Preparation of a titanium metal electrode with a nitrogen-doped one-dimensional titanium oxide surface layer for the support of catalysts

Abstract

A Ti metal electrode with nanostructured titanium oxide that possesses high electrical conductivity, a large specific surface area and the capacity for supporting catalysts was prepared by a simple solution and heat treatment. A precursor of the electrode that possesses one-dimensional hydrogen titanate, H₂Ti₃O₇, 600 nm in thickness was produced by soaking the metal in 5 M NaOH at 60 °C and subsequently in a 0.5 mM HCl solution at 40 °C. The treated metal had a high specific surface area approximately 100 times higher than theoretical flat surface, but its scratch resistance was low.
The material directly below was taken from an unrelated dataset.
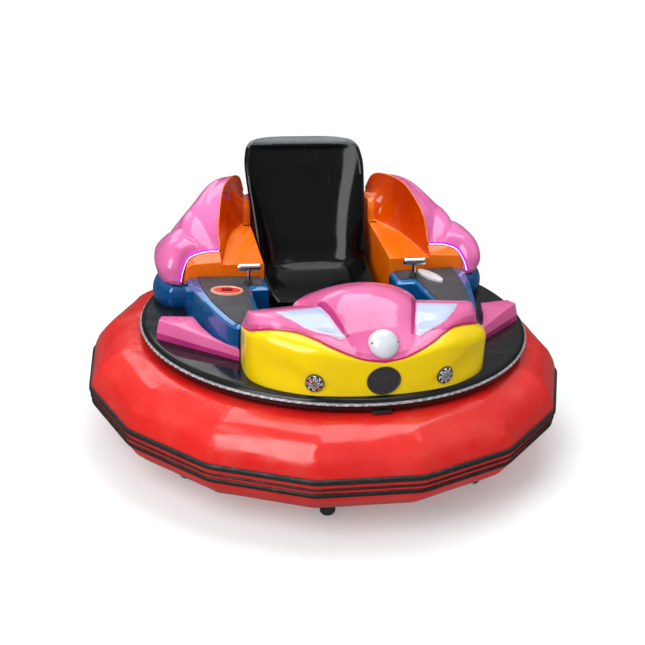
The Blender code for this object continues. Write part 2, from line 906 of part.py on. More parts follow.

The heat treatment of the hydrogen titanate at 650 °C for 1 h under air increased the scratch resistance markedly, but resulted in the development of an electric insulated surface layer that was composed of anatase and rutile. In contrast, when heat-treated under an N₂ atmosphere, the hydrogen titanate was transformed into anatase containing a small amount of Ti₄O₇, TiN, TiN_xO_1−x and Ti₂N, which exhibited a relatively higher electrical conductivity that was in the range of semiconducting materials. It was also shown that the treated metal immobilized 1,1′-ferrocenylbis(phosphonic acid) by forming a Ti–O–P bond and thereby induced a high electric current upon cyclic voltammetry, although the treated metal before the ferrocene modification showed almost no electric current. Thus, the treated Ti metal is expected to be useful as an electrode for various types of electrochemical systems due to its high specific surface area, electrical conductivity and large capacity for supporting catalysts.